Porque não falar em Cidadania Italiana?  Nos últimos anos o maior desrespeito que impuseram ao cidadão ítalo descendente que reivindica a sua cidadania foi a instituição da taxa de 300 euros para ter  o pedido de cidadania apreciado e eventualmente deferido. Ora se você nasce cidadão italiano,  porque tem que pagar uma taxa? Por que não se paga essa taxa na Italia? O filho é registrado e basta. Taxas ínfimas são pagas.
Em hipótese nenhuma esse (Direito – grifo original)  precisa ser pago. Absurdo, ilegal e imoral.

Mas minha grande tristeza é dizer que isso foi proposto por parlamentar eleito por essa comunidade brasileira. E lamento maior ainda porque desconheço qualquer outro projeto que  tenha sido feito por esse mesmo parlamentar que resultasse em beneficio para nós.
Esse é um fato que iremos lamentar para todo o sempre. Marcará nossa historia.

Bem e a aplicabilidade da tal Lei?  Em que momento o CGIE pelo menos fiscalizou que a Lei estivesse sendo cumprida?  Será que teve  a ousadia de questionar a aplicabilidade da Lei? Os recursos que cada consulado receberia ? Está tudo certinho? A infame Lei foi criada para melhoria do atendimento consular (grifo original).  A ver a situação em que estamos vivendo hoje com enormes filas e tudo o mais,  certamente é uma Lei  que deveria ser extinta. Uma vez que não cumpre os objetivos para os quais foi criada. Se não cumpre, deve ser extinta (grifo original). Como se comporta o CGIE  diante disso? Que atitude tomar?

Dentre tantas outras coisas, não posso me furtar a fazer considerações sobre a enorme tristeza que tenho em ver um Pais que esta entre os grandes da Comunidade europeia promover tamanha injustiça com as Mulheres. Penso meus avós vieram desse País.
Então elas carregam os seus filhos no ventre, por nove meses, mas as que tiveram seus filhos antes de 48 são indignas de passar  a cidadania. Sem falar naturalmente como muitos países tratam as mulheres,  alguns por outras crenças, não posso me permitir aceitar qualquer justificativa para tal.

O que o CGIE fez ao longo desses cinco anos? Nos quais inclusive, a própria justiça italiana não negou sequer um pedido de cidadania por linha maternal. Foi período profícuo porque  os Juízes se manifestaram  todos favoráveis. O que fazer nesse período, de profícuas sentenças a favor das mulheres? Desenvolver um belo estudo, condensar essas sentenças, e propor mudanças na legislação.

E ai vem a pergunta, da mesma forma como se propôs o pagamento da taxa, porque não se propôs acabar com essa discriminação?

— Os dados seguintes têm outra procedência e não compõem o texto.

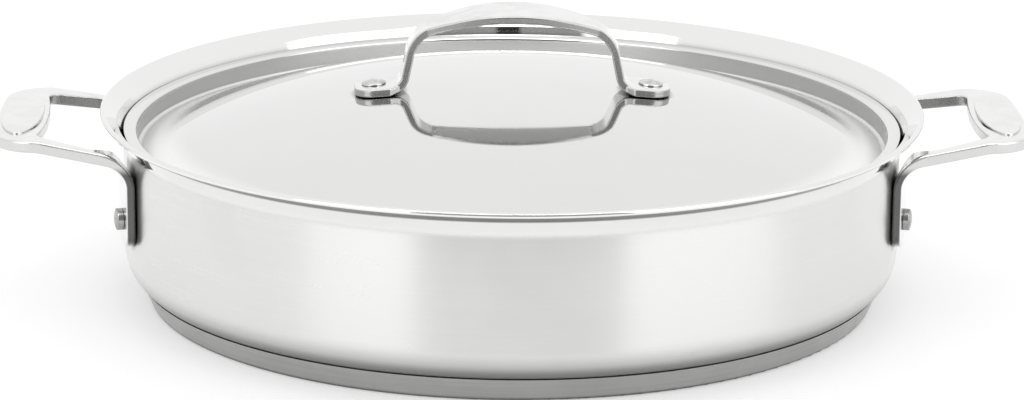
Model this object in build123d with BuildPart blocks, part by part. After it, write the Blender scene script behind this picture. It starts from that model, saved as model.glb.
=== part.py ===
from build123d import *
import math
import os

# Saute pan with a domed lid, millimetres, +Z up.
# The origin is the centre of the base where it rests; the two side handles lie along X.

# Pan shell: a drawn cup with a flared pouring rim and a rolled lip
wall_radius = 155.5  # outside of the straight wall
rim_height = 77.7
pan_sheet = 0.8
corner_radius = 16.0  # outside bend between floor and wall
flare_drop = 10.7  # from the rim's top down to where the wall leans out
flare_reach = 9.9  # how far the lip stands out from the inside of the wall
flare_bend = 8.0
knee_drop = 4.4  # where the flare turns flatter
knee_reach = 3.1
knee_bend = 4.0
lip_bead = 1.2  # radius of the rolled edge

# Base: an aluminium disc under the floor, closed in by a pressed steel cap
core_thickness = 5.9
cap_sheet = 0.6
cap_overlap = 2.8  # how far the cap reaches up past the underside of the shell
cap_lean = 23.5  # degrees that the cap's side leans out
cap_bend = 1.6
seam_gap = 0.1
core_inset = 1.7  # from the cap's bottom corner in to the disc

# Lid: a two-radius dome, a step up round its edge and a flange that sits in the flare
lid_sheet = 0.8
flange_lift = 2.7  # height of the flange above the start of the flare
flange_bend = 1.5
lid_gap = 0.3
step_inset = 4.7  # from the inside of the pan's wall to the step
step_bend = 1.6
step_depth = 9.43  # from the flange down to the dome's edge
crown_curve = 700.0
shoulder_curve = 300.0
crown_share = 0.42  # part of the dome's radius where it turns steeper

# Side handles: a flat bail with an oval pad, bent down into two ears on the wall
grip_drop = 4.5  # from the rim's top down to the top of the grip
grip_thickness = 5.0
grip_reach = 50.2  # from the wall to the tip
tip_bow = 2.2
tip_half_span = 43.0
tip_corner = 17.0
leg_fall = 10.5  # degrees that the legs slope down towards the pan
leg_fall_inset = 13.7  # from the tip in to where the legs start to slope
leg_fall_bend = 20.0
root_half_span = 48.4  # from the X axis to the outer side of an ear
grip_width = 20.2  # from the tip in to the finger hole
hole_bow = 2.5
hole_corner = 5.0
leg_tip_width = 8.5
leg_root_width = 6.9
gusset_reach = 9.8  # where a leg starts to widen, from the ear's outer face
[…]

Não tenho ilusão de que a luta é fácil.  Mesmo. Tenho certeza de que é árdua e cheia de percalços mas temos que
lutar, propor, mudar, conciliar, dialogar e, sobretudo, ter atitudes seguras e determinação para alcançar vitórias (grifo original). Tenho força, sangue nas veias,  pensamento positivo, coragem e propostas.”